Saving the Church of England contributes to the understanding of the evolution of Calvinism in the Restoration era, a time when those committed to the Reformed tradition had to negotiate their position as minority players in the English religious landscape. Previously, the most substantive modern treatment of Edwards was a chapter in Dewey Wallace's excellent study Shapers of English Calvinism, 1660–1714 (2011). Wallace's subtitle—Variety, Persistence, and Transformation—hints at his thesis, and his Edwards embodies it as an uneasy conformist to the Church of England who emphasized its Reformed heritage but creatively transformed that heritage to meet new theological challenges.

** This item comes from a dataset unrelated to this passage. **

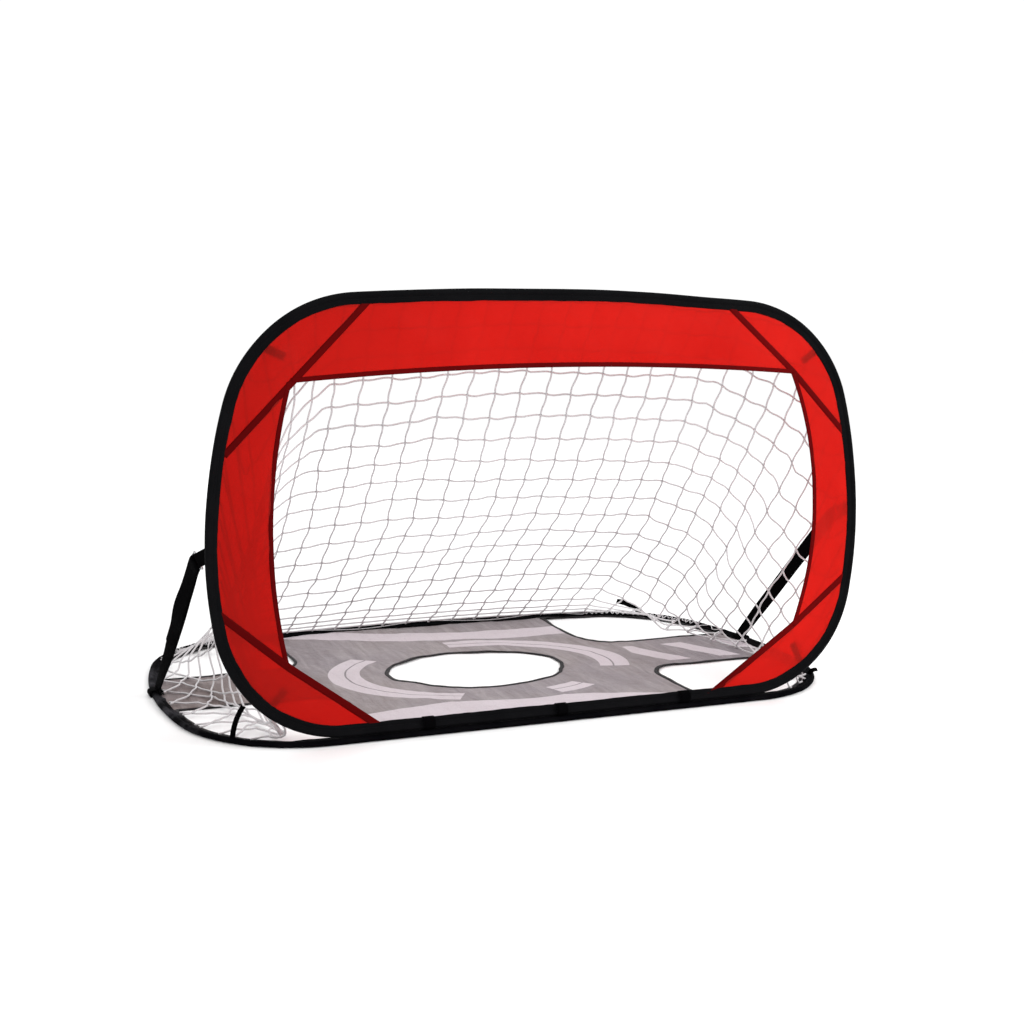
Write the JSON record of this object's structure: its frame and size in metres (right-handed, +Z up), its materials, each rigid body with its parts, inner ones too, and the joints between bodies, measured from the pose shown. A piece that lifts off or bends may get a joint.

Norman has more interest than Wallace in defending Edwards's agenda, going so far as to say that had conformists and non-conformists alike adopted his understanding of what counted as essential and non-essential and accommodated those who disagreed with love, “Church of England schism could have largely been avoided” (205). Such a claim is not sustainable historically, but it does reveal Norman's sympathies, which lie with Edwards's attempt to save the English church by guarding its orthodoxy and rooting out heresies. Indeed, Norman hints at but does not extensively develop Edwards as “someone to instruct the present day” (8). In a similar vein, he occasionally inserts himself into historical arguments, such as when he claims one antitrinitarian writer “completely missed Edwards's logic and attempted to make Edwards appear inconsistent” (54). Surely this misses the point of polemical writing, which does not count charitable reading of one's opponent as a virtue. Overall, this sympathy does not detract from the book's main historical purpose of outlining the principles informing Edward's thought and key controversies. The question remains whether or not the church he sought so fervently to restore to Reformed orthodoxy wished to be so saved.